Thursday, July 18, 2013

YES, THIS SOUNDS ARROGANT

And yet is it true.  I have an unflagging belief in wholeness.

Mind you, this was not all that clear to me, at least not until Be Well  Bakery/Cafe's exhibit this past summer of my photos of Bryn Athyn Bounty 2012.  Time & again, the most unexpected people would approach me, clearly moved, sharing some form of the comment, "I was touched by the sense of community."

Looking around at the photos, I could see what others saw - there were lots of kids with cupcakes, which was ostensibly the reason for taking the photos in the first place;  like a squirrel laying up nuts against the winter, I was laying in a supply of snapshots to get me through the 6.5 months I'd have to live through without my weekly kid fix at Bryn Athyn Bounty.

What I shot, what called out to me, turned out to be far more.  It was Amy wheeling Miss Morna around the byways, Charis Cole with her ever faithful West Highland Terriers, LOTS of dogs, children clutching vegetables, adults with bouquets of flowers, friends greeting friends,  and so many wonderful musicians.


I saw a community.  I saw a whole, not just separate parts.

Mind you, I've appreciated for a while that I come at eldering support through an ideal path, one I did not control ~  both my Mom & M-I-L  modeled wholesome old ages.  In the eight years I knew her, Mom Murphy wasn't sick a day in her life, excluding the massive heart attack that took her from us.  My own Mom had her health & emotional issues, but in some ways she was healthier - more whole - in the final few years of her life than she had been since Dad's death over 25 years earlier.  

I come to elder support with an image in my mind of wholeness, even if only striving for wholeness, rather than of lack or even despair, as so many others experience.  

Tonight, a new light switched on.  John Silvanus Wilson, Jr, president of Morehouse College, was on Fresh Air, talking about a profound moment he shared as a youth  with Nelson Mandela, whose 95th birthday is today.  He mentioned that the great man's defining gift was his innate ability to seek & see wholeness. 

How that description seized my heart & imagination!  It may very well sound arrogant, but that is my own great gift - the attraction to & ability to see wholeness.  At Be Well is evidence that I sought & saw & captured the sense of community, of wholeness, that happens every Saturday at Bryn Athyn Bounty.

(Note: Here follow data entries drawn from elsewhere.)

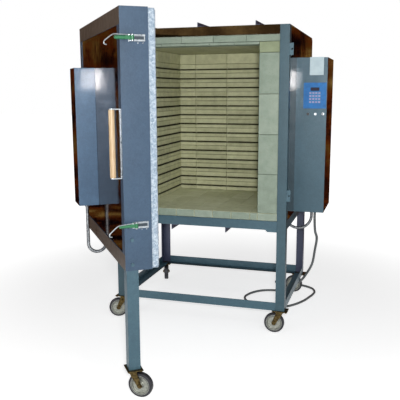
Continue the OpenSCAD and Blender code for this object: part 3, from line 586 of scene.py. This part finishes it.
wool = material_named("fibre_blanket_painted_shade")
layers = add(wool, "TexWave", {"Vector": add(wool, "TexCoord").outputs["Object"], "Scale": 9,
                               "Distortion": 12, "Detail": 4, "Detail Scale": 4}, bands_direction="Z")
tufts = add(wool, "MixRGB", {"Fac": 0.85, "Color1": layers.outputs["Fac"],
                             "Color2": spots(wool, 6, Detail=8, Roughness=0.7)})
fibre_tone_and_painted_shade = spread(wool, tufts.outputs["Color"], 0, 1)
# The blanket is white: the blue-grey of these tones is painted shade and the blue cast of the light, over a
# real variation from its layers and tufts.
coated(wool, Base_Color=blended(wool, fibre_tone_and_painted_shade, "75899F", "98AABC", "B6C4D0", "DCE4EB"),
       Roughness=0.95, Sheen_Weight=0.2, Normal=raised(wool, spots(wool, 3, Detail=6), 1.6))
lining = mesh_piece("fibre_blanket", blanket(-0.531, 0.531, -0.0375, -0.0005, 0.630, 1.789, 0.0085), wool)
packing = mesh_piece("fibre_packing", blanket(-0.5317, 0.5317, -0.0925, -0.0376, 0.6293, 1.7897, 0.03), wool)
for piece in (lining, packing):
    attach(piece, "door")
    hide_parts("door_fibre")


# Flexible conduits
# Steel strip wound into a ridged hose, with a hexagon nut where it enters a box or the
# underside of the cabinet. Two hang as U bends, one below each box.

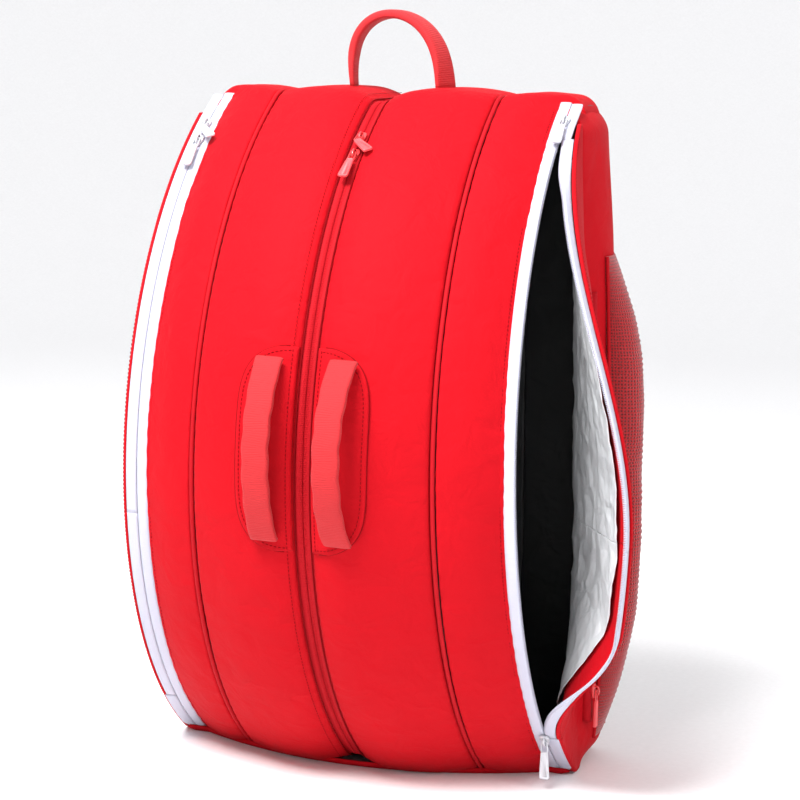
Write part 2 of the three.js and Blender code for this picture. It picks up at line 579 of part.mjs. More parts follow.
const ZIP_SLIDER_RADIUS = FRONT_RADIUS + 0.2;
const CENTRE_SLIDER_RADIUS = FRONT_RADIUS - CENTRE_ZIP_RECESS + GAP;
const UPPER_PHI = PHI_TOP - UPPER_SLIDER_DROP / FRONT_RADIUS;
const LOWER_PHI = UPPER_PHI - SLIDER_SPACING / FRONT_RADIUS;
const MOUTH_TOP_PHI = phiAt(FLAP_HINGE_TOP.z - MOUTH_TOP_DROP);
const MOUTH_FOOT_PHI = phiAt(MOUTH_FOOT_Z);
const leftZipX = (z) => -zipHalf(z);
arcSlider('left_upper', WHITE, leftZipX, ZIP_FLARE, ZIP_SLIDER_RADIUS, UPPER_PHI,
  PULL_LEAN, PULL_LIFT.crossed);
arcSlider('left_lower', WHITE, leftZipX, ZIP_FLARE, ZIP_SLIDER_RADIUS, LOWER_PHI, 0, 0);
arcSlider('centre_upper', BRIGHT_RED, () => 0, 0, CENTRE_SLIDER_RADIUS, UPPER_PHI,
  PULL_LEAN, PULL_LIFT.crossed);
arcSlider('centre_lower', BRIGHT_RED, () => 0, 0, CENTRE_SLIDER_RADIUS, LOWER_PHI, 0, PULL_LIFT.centre);
arcSlider('right_upper', WHITE, zipHalf, -ZIP_FLARE, ZIP_SLIDER_RADIUS, MOUTH_TOP_PHI, 0, 0);
arcSlider('right_lower', WHITE, zipHalf, -ZIP_FLARE, ZIP_SLIDER_RADIUS, MOUTH_FOOT_PHI,
  0, -THREE.MathUtils.radToDeg(MOUTH_FOOT_PHI));

// The pocket's slider runs straight up the side, facing +X.
const POCKET_SLIDER_Z = POCKET.foot + POCKET_ZIP.sliderUp;
const pocketSeat = new THREE.Group();
pocketSeat.position.set(pocketZipX(POCKET_SLIDER_Z) + TAPE_THICK + GAP, POCKET_ZIP_Y, POCKET_SLIDER_Z);
pocketSeat.rotation.z = Math.PI / 2;
add('pocket_slider', sliderForm(), BRIGHT_RED, pocketSeat, 0.35, 0.6);
const pocketPull = add('pocket_pull', pullForm(), BRIGHT_RED, pocketSeat, 0.5);
pocketPull.position.y = -EYE_LIFT;
group.add(pocketSeat);

// ---------------------------------------------------------------- origin: middle of the base of the bounding box
group.updateMatrixWorld(true);
const bounds = new THREE.Box3().setFromObject(group, true);
const centre = bounds.getCenter(new THREE.Vector3());
group.position.set(-centre.x, -centre.y, -bounds.min.z);
group.updateMatrixWorld(true);

export default group;
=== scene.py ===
import math

import bmesh
import bpy
import numpy as np
from bpy.props import FloatProperty, FloatVectorProperty, PointerProperty
from mathutils import Matrix, Vector, noise

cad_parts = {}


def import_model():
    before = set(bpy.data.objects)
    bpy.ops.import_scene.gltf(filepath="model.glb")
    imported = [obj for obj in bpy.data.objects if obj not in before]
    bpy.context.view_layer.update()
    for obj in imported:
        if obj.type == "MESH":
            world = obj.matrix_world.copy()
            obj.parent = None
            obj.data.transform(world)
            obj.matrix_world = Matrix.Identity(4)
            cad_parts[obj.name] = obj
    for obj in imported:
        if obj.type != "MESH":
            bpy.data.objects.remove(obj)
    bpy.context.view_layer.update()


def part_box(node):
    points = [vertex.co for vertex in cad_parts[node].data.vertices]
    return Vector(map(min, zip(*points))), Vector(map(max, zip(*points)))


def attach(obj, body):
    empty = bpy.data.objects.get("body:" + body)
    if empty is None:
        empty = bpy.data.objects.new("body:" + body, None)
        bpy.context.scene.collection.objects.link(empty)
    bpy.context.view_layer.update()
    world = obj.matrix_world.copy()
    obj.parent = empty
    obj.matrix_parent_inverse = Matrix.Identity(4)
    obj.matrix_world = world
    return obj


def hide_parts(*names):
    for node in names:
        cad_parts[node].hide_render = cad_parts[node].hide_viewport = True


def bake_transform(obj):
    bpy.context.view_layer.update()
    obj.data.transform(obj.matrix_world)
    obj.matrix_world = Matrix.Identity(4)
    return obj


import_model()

bl_info = {
    "name": "Racket tournament bag",
    "version": (1, 0, 0),
    "blender": (4, 5, 0),
    "location": "View3D > Sidebar > Bag",
    "description": "Sews a three-compartment racket bag around its packed frame",
    "category": "Add Mesh",
}

MM = 0.001
CENTRE_X = (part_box("left_piping")[0].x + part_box("right_piping")[1].x) / 2
BACK_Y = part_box("back_panel")[1].y
SIDES = (("left", -1), ("right", 1))


def hex_colour(code):
    """sRGB hex to the linear colour that a shader takes."""
    parts = [int(code[i : i + 2], 16) / 255 for i in (1, 3, 5)]
    return [p / 12.92 if p <= 0.04045 else ((p + 0.055) / 1.055) ** 2.4 for p in parts]


# ------------------------------------------------------------------ what a user would change
def length(name, text, millimetres):
    return FloatProperty(name=name, description=text, default=millimetres * MM,
                         unit="LENGTH", subtype="DISTANCE")


def colour(name, text, code):
    return FloatVectorProperty(name=name, description=text, default=hex_colour(code), size=3,
                               min=0, max=1, subtype="COLOR")


class BagSizes(bpy.types.PropertyGroup):
    height: length("Height", "Base to the crown of the top", 600)
    depth: length("Depth", "Back to the fullest point of the front", 300)
    top_depth: length("Top depth", "Back to the front's top edge", 132)
    foot_depth: length("Foot depth", "Back to the front's foot", 153)
    zip_half: length("Zip half width", "Centre to a side zip, at the top edge", 163)
    bow: length("Bow", "How far the front falls back from centre to side zip", 50)
    puff: length("Puff", "Padding crown of a front panel", 4.2)
    valley: length("Valley", "Dip of the front panels beside the centre zip", 5)
    side_belly: length("Side belly", "How far the sides belly out behind the flaps", 19)
    stitch: length("Stitch", "Length of one stitch with its gap", 3.6)
    coil_pitch: length("Coil pitch", "Spacing of the zip's coil turns", 1.5)


class BagColours(bpy.types.PropertyGroup):
    fabric: colour("Fabric", "Coated polyester of the body", "#B80B18")
    webbing: colour("Webbing", "Grosgrain of handles and loop", "#BA2A2E")
    trim: colour("Trim", "Piping and centre zip", "#AE0F1B")
    zip_tape: colour("Zip tape", "Side zip tapes", "#BCBECE")
    lining: colour("Lining", "Foil lining of the flaps", "#E9EBEE")
    inside: colour("Inside", "Lining of the compartments", "#0E0E10")


# ------------------------------------------------------------------ the bag's shape, in millimetres
# x runs across from the centre plane, y back from the rear face, z up from the floor.
TOP_CROWN = 8.0
FOOT_Z = 8.0
FLARE = 0.023
SEAM_SHARE = 0.63
FLAT_SHARE = 0.93
VALLEY_SHARE = 0.3
WALL = 5.0
TAPE = 9.6
TAPE_THICK = 1.6
GAP = 0.4
ZIP_RECESS = 7.5
CENTRE_TAPE = 6.0
PIPING = 2.0
SIDE_WALL = 3.5
HINGE_TOP = (-93.0, 584.0)
HINGE_FOOT = (-88.0, 88.0)
HEEL_Z = 46.0
FLAP_SPLIT_Z = 235.0
FLAP_ANGLE = math.radians(31)
BACK_ROUND = 14.0
TOP_ROUND = 24.0
TOP_BACK_ROUND = 18.0
EDGE_ROLL = 4.0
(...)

How bitterly ironic that I was born into a family where the principle members embraced disconnection, distrusted wholeness.  How deeply grateful I am that some small part of me always realized that desperate attitude, although it affected me, did not define me.  That while it seemed like I was experienced as a jarring aberration within my birth family - a sister-in-law labeled me the most psychotic personality she knew (true, within the context of my family) - my natural inclinations toward caring communication, service, and being my genuine self remained important to me, if only on some almost self-dismissed level.  

I stand for wholeness, recognizing that it is different for each person, recognizing that I can help nurture it but can never make it so.  True wholeness is a wild thing, unable to be contained or controlled within some laboratory norm.  

Yes, it might sound arrogant to lay claim to seeing wholeness where so many see deficiencies, but I say it with a searing - and seering - sense of celebration!